Proposals to reinstate Glass-Steagall have been introduced periodically — by progressive Democrats and, notably, by the 2016 Republican Party platform. Better Markets and other financial reform groups argue reinstatement would reduce systemic risk. Opponents argue modern financial complexity makes a clean separation impractical and that the Volcker Rule achieves similar ends within Dodd-Frank. The honest answer: no meaningful reinstatement effort has come close to passing, and the 2018 Dodd-Frank rollbacks moved in the opposite direction.
Boomers closest to retirement who held diversified portfolios saw losses but had time to partially recover as markets rebounded. Those who owned homes and held stocks by 2013 had largely recovered on paper. Millennials entering the workforce between 2007 and 2012 encountered a collapsed job market, started careers years behind schedule, missed prime homebuying windows, and built up far less retirement savings during their 20s — the most compounding-critical years. The wealth gap between Millennials and Boomers at the same age has nearly doubled compared to prior generations.

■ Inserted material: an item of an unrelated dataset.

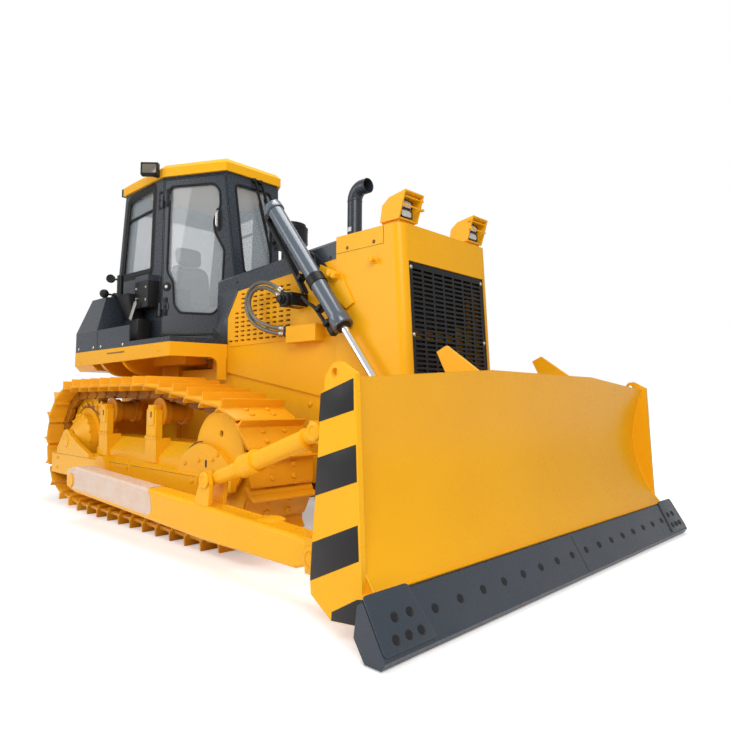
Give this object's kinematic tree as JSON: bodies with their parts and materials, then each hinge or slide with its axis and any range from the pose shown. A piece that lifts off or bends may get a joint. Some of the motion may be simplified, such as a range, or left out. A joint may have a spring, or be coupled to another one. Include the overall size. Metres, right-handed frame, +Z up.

This article draws on public records, federal data, and peer-reviewed research. Key sources include: the Federal Reserve History essays on the Banking Act of 1933 and the Gramm-Leach-Bliley Act; the GAO’s 2024 report on TARP lifetime costs (GAO-24-107033); Bloomberg Markets Magazine reporting on the Federal Reserve’s $7.7 trillion emergency lending program; MIT Sloan’s analysis of total 2008 bailout costs; Pew Research Center data on the unequal post-crisis recovery; the Federal Reserve History essay on the Great Recession and its aftermath; Columbia Law School’s Blue Sky Blog analysis of Glass-Steagall’s demise; Better Markets’ fact sheet on Glass-Steagall financial reform; the National Bureau of Economic Research working paper on 2008 effects on American families (w16407); and the SSA Policy journal analysis of the recession’s impact on household wealth. The Cato Institute’s counterarguments on Glass-Steagall causation are also referenced for balance.